Investors cool on private property as Blackstone limits redemptions
Blackstone’s decision to enforce redemption limits on its $103 billion real estate fund may be indicative of a wider shift in market sentiment as investors doubt the sustainability of private property returns.
In a letter to clients last Thursday, the alternative investment manager said withdrawal requests for the Blackstone Real Estate Income Trust (BREIT) had exceeded the monthly limit of 2 per cent of net asset value. It also surpassed the 5 per cent quarterly restriction.
The fund, which is exclusive to high-net-worth investors, processed just 43 per cent of redemption requests in November. As one of the largest property funds globally, BREIT is considered a bellwether for the property sector.
Blackstone is not alone, with Starwood Capital Group’s $22 billion real estate trust also limiting investor withdrawals this week.
On Wednesday, Blackstone chief executive Stephen Schwarzman (pictured) attempted to reassure investors at the Goldman Sachs US Financial Services Conference in New York. He said the redemption requests were not reflective of the overall fund, but rather were coming from Asia-based clients who recently incurred margin calls.
“The idea that there is something going wrong with this product because people are redeeming is conflating completely incorrect assumptions,” Schwarzman said.
Valuations look stretched
However, investors have questioned how the fund has managed to maintain its strong performance when real estate more broadly has derated.

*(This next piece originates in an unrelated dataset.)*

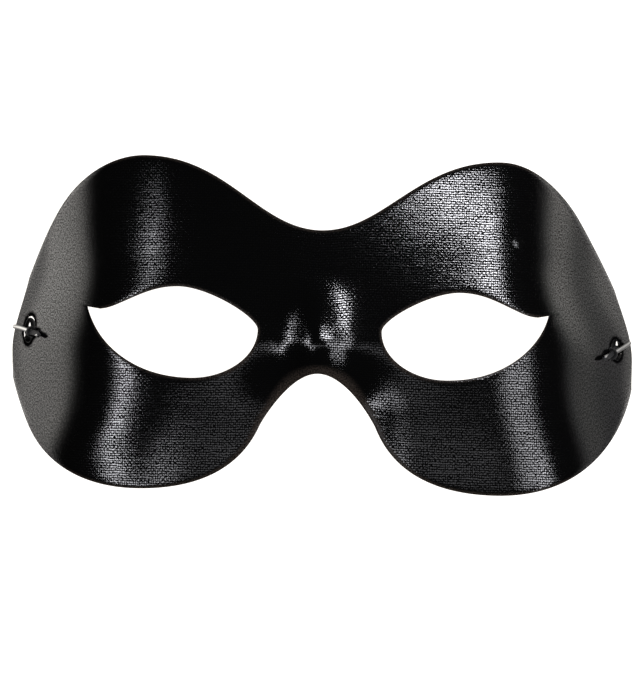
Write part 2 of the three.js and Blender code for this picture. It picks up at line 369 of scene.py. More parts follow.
def evenly(points, pitch):
    """The same line with points about one pitch apart, both ends kept."""
    lengths = np.concatenate([[0], np.cumsum(np.hypot(*np.diff(points, axis=0).T))])
    stations = np.linspace(0, lengths[-1], max(2, round(lengths[-1] / pitch)) + 1)
    return np.stack([np.interp(stations, lengths, points[:, axis]) for axis in (0, 1)], axis=1)


outline = trace(half_outline, (0, 0), (half_width, half_height))
eye_middles, eye_lines = {}, {}
for side, row in eye_rows.items():
    eye_middles[side] = (row["inner"] + row["width"] / 2, row["y"])
    eye_lines[side] = trace(eye_outline, eye_middles[side], (row["width"] / 2, row["height"] / 2))
print("outline", len(outline), "points, each eye", len(eye_lines[1]), "points")

# %% [markdown]
# A moulded shell has no corners except at its rims, so its faces should run along the rims. Half
# of the front is a ring with the eye hole inside and the outline outside: two loops of edges are
# bridged, and the bridge is cut into narrow rings. Drawing the outline on a grid and cutting it
# out would be quicker, but it leaves slivers at the rims, and a lacquered rim shows every sliver.
# The two halves share the corners on the middle line, so they are welded there.

# %% Bridge each eye hole to the outline
face_pitch = 0.95 * mm
ring_cuts = 29
weld_distance = 0.01 * mm


def angles_round(middle, points):
    return np.unwrap(np.arctan2(points[:, 1] - middle[1], points[:, 0] - middle[0]))


rim_points = evenly(outline, face_pitch)
middle_line = evenly(np.array([outline[-1], outline[0]]), face_pitch)[1:-1]
outer_loop = np.concatenate([rim_points, middle_line])

shell_work = bmesh.new()
for side, eye in eye_lines.items():
    eye_angles = angles_round(eye_middles[side], eye)
    outer_angles = angles_round(eye_middles[side], outer_loop)
    outer_angles = eye_angles[0] + (outer_angles - eye_angles[0]) % (2 * math.pi)
    inner_loop = np.stack([np.interp(outer_angles, eye_angles, eye[:, axis]) for axis in (0, 1)], axis=1)
    nearest_tip = np.argmin(np.hypot(*(inner_loop - eye[0]).T))
    inner_loop[nearest_tip] = eye[0]
    rims = []
    for loop in (outer_loop, inner_loop):
        corners = [shell_work.verts.new((side * x, y, 0)) for x, y in loop]
        rims += [shell_work.edges.new(pair) for pair in zip(corners, corners[1:] + corners[:1])]
    bridge = bmesh.ops.bridge_loops(shell_work, edges=rims)["faces"]
    spokes = {edge for face in bridge for edge in face.edges} - set(rims)
    bmesh.ops.subdivide_edges(shell_work, edges=list(spokes), cuts=ring_cuts, use_grid_fill=True)
on_middle = [v for v in shell_work.verts if abs(v.co.x) < weld_distance]
bmesh.ops.remove_doubles(shell_work, verts=on_middle, dist=weld_distance)
bmesh.ops.recalc_face_normals(shell_work, faces=shell_work.faces[:])
if sum(f.normal.z for f in shell_work.faces) < 0:
    bmesh.ops.reverse_faces(shell_work, faces=shell_work.faces[:])
print("the front,", len(shell_work.faces), "faces")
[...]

BREIT has delivered a positive return of 9 per cent year-to-date, compared with a 23 per cent fall in publicly traded real estate investment trusts (REITs).
Asset manager Janus Henderson said private valuations are mainly based on third-party appraisals, which rely heavily on comparable transactions for similar buildings and areas.
Since new commercial real estate transactions take at least six months to close, there is a lag between private valuations and valuations of publicly listed peers.
“When market conditions change rapidly… there tends to be a wide gap between buyer and seller price expectations, which often leads to lower transaction volumes and fewer recent comps,” Janus Henderson said. “We believe private real estate valuation methodology is designed to move slowly and smooth reported returns rather than to express the most current ‘on the ground’ values.”
The rapid increase in interest rates around the globe has led to higher property yields and placed downward pressure on prices. Blackrock, an unrelated fund manager, said it is underweight private markets in 2023, in part due to the bifurcation from public valuations.
It also said private assets won’t be immune to higher interest rates and market volatility, although it retained a broader view that investors seek greater private market exposure.
“In private markets, valuations have not caught up with the public market selloff, reducing their relative appeal,” Blackrock said. “Private allocations are long-term commitments, however, and we see opportunities as assets reprice over time.”
Liquidity lesson
Launched in 2017, BREIT rapidly bought up residential and industrial real estate assets in the United States and marketed them to wealthy private investors and family offices with semi-regular liquidity.
Typically funds with commercial real estate assets − which are inherently difficult to buy and sell − attract mandates from institutional investors on multi-year capital commitments. BREIT was a concerted effort by Blackstone to push into private wealth, where the margins are more attractive.
BREIT is unlisted, so there is no easy way for clients to buy and sells trust units. Because Blackstone doesn’t want to be a forced seller to fund redemptions, it implemented the restrictions to limit outflows.
Conversely, units in listed REITs are bought and sold on an exchange with no effect on the underlying assets under management.
The rush of redemptions is a pertinent reminder for investors of the liquidity constraints in private real estate. It’s integral that investors adopt a long-term investment horizon when investing in this asset class, rather than focus on short-term market gyrations.
“This was not meant to be a mutual fund with daily liquidity,” Schwarzman said.